Mettere fuori legge il turismo venatorio internazionale. E’ questo, secondo l’Enpa, il solo modo per evitare il ripetersi di tragedie come quella del povero leone Cecil, ieri simbolo di una natura maestosa e libera, oggi di milioni di animali massacrati “per divertimento” in tutto il mondo. E il fatto che nel caso del “Re Leone” a sparare sia stato un presunto bracconiere, una persona cioè che avrebbe agito in modo illegale, non cambia i termini della questione, ma, soprattutto, non deve rappresentare un “alibi” per i sostenitori della caccia, che si tratti di quella ai leoni o alle piccole allodole. Se veramente vogliamo preservare il nostro fragilissimo patrimonio di biodiversità, è necessario disarmare le “doppiette”, a cominciare proprio dalla possibilità di sparare oltreconfine, nei Paesi le cui normative vengono spesso erroneamente considerate dai cacciatori occidentali meno rigorose e più vulnerabili.
«E’ proprio tale convinzione – spiega Annamaria Proccaci, consigliere nazionale di Enpa – che dà a costoro l’illusione di poter colpire a piacimento, sfogando quelli istinti distruttivi che nei Paesi di origine vengono tenuti a freno non solo da regole e norme avvertite come più stringenti, ma anche dalla riprovazione sociale espressa con forza dall’opinione pubblica». Quello del turismo venatorio purtroppo è un fenomeno che riguarda da vicino il nostro Paese. «Anche noi abbiamo i nostri Zimbabwe. E per arrivare a destinazione – prosegue Procacci – non è neanche necessario percorrere migliaia di miglia, ma è sufficiente una notte di traghetto per attraversare l’Adriatico».

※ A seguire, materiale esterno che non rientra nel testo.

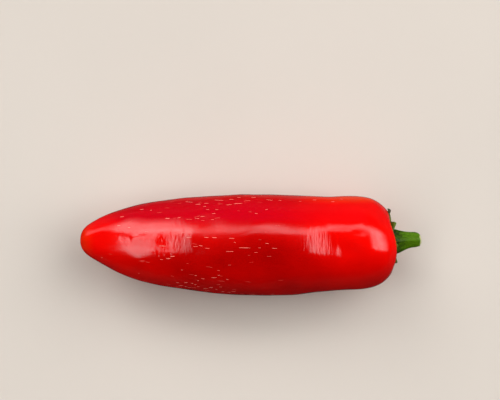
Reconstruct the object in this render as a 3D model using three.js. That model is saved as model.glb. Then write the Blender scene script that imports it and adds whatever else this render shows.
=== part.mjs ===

In Albania, la distruzione della fauna selvatica, di cui è stata responsabile anche l’Italia con le sue “doppiette in trasferta”, ha raggiunto livelli di devastazione tali da spingere le autorità locali ad una moratoria generale della caccia per una durata di due anni. La vicina Romania, poi, ha pagato prezzi altissimi ai fucili italiani, nei cui carnieri sono finiti soprattutto i piccoli uccelli, le allodole ma anche animali rari come le linci. «Quello che non possono più fare in Italia, a causa di normative divenute più restrittive anche grazie al lavoro delle associazioni, molti cacciatori nostrani lo fanno altrove – aggiunge Procacci – spesso con abbattimenti massicci citati dalle cronache dei giornali, che finiscono così per gettare discredito sull’immagine del nostro Paese. Un massacro, questo, entrato perfino nelle aule parlamentari con una interrogazione presentata dalla senatrice di Sel Loredana De Petris».
La biodiversità non ha confini né barriere: ogni danno si ripercuote su scala globale. Per questo l’Enpa, che torna a chiedere la creazione di un’istituzione competente a giudicare sui crimini internazionali contro gli animali, sollecita il nostro Governo, a cominciare dal premier Renzi, a fare la sua parte sia potenziando i controlli sia portando avanti la messa la bando di tale attività che spesso si rivela deleteria anche per l’immagine dell’Italia all’estero.